As longtime volunteers Larry Wright and Carol Thomas sorted book, they mentioned that most donated books are in good condition. Sorters weed out any books that are not in good shape.
Of determining the genre of a book, Wright said, "Sometimes you are familiar with a book, other times you need to read the (synopsis) on the dust jacket or more.
New volunteers are always welcome and need not fear they will be overwhelmed. "We respect volunteers time and role," Pike said. "They stay knowing they are not going to be overloaded."
In the celebratory spirit of the Friends' 25th anniversary, there will be an addition to the book sale: a raffle for an iPad2. "Local business organizations are supporting the raffle," Pike said. Tickets are $2 each or $3 for two, and may be purchased at the circulation desk of the Milne Library, from Friends of the Library board members or at the book sale.
The book sale generates approximately two thirds of the Friends of the Library revenue, and the net proceeds of the sale are contributed to the library. "Each year, the Friends of the Milne Library gives at least $25,000 toward collections, programming, equipment, staff development, and other needs which arise," said Sheldon.
Another source of the Friends' income is an annual membership drive and the Book Nook at the library, where used books are sold at prices they would have been offered at in the book sale.
The giant book sales of the past 10 years developed from a humble beginning in the year the Friends of the Library was founded.
According to Annette Jenks, former director of the Williamstown Public Library (1971-1983), "The idea of forming a Williamstown Library Friends group started from the recession in the l980s that affected library budgets across the state."

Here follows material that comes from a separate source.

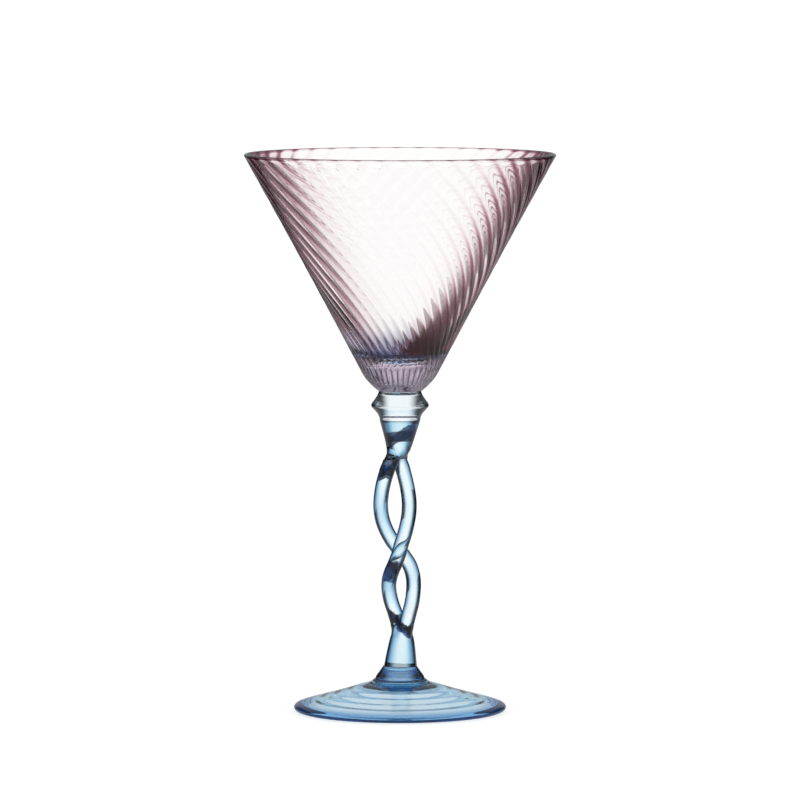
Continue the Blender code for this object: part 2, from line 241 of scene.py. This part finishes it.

Chairman of the Milne Library Board of Trustees, Jurgen Thomas, now deceased, who had been involved in starting a Friends group at the Berkshire Athenaeum when he had been a resident of Pittsfield, suggested that a Friends of the Library be formed for the Williamstown Library.
Thomas's suggestion came to fruition with "the Friends of the Library incorporation being achieved, thanks to the pro bono legal services of Attorney Tom McHugh," as recorded in minutes of the Friends' meeting of Dec. 1, 1989.
The Friends' first book sale was held in 1989 under a tent on the grounds of the Botsford House, where the library was situated. It is believed that the books were mostly leftovers from a so-called Sisters Book Sale conducted by women in town who were Smith College alumnae. The tent was loaned by Hopkins Furniture Company. Tables were loaned and delivered by Williams College Facilities.
In the Williamstown Public Library Annual Report of 1989, it is noted that the sale netted a profit of $1,733, creating a healthy treasury for the fledgling (Friends) organization.
By the end of 1994, the Friends had $23,000 in the treasury, and had purchased a fax machine, vacuum cleaner, and video display systems for the library. Former Friends president Midge Safford is quoted in minutes of a meeting as saying, "Most importantly the Friends had been instrumental in getting the town to vote in favor of accepting the gift of the former Pine Cobble School as a new library location." The book sale was held in the future library in 1995, grossing $15,000.
Since 2003, the book sale has been held in the WES gymnasium at 115 Church Street.
"We are thrilled to have such a great home for the sale, with wide open floor space, natural lighting and a cafeteria that allows us to create a festive atmosphere and a fun outing for book lovers of any age," said current Friends of the Library president Stephen Dravis.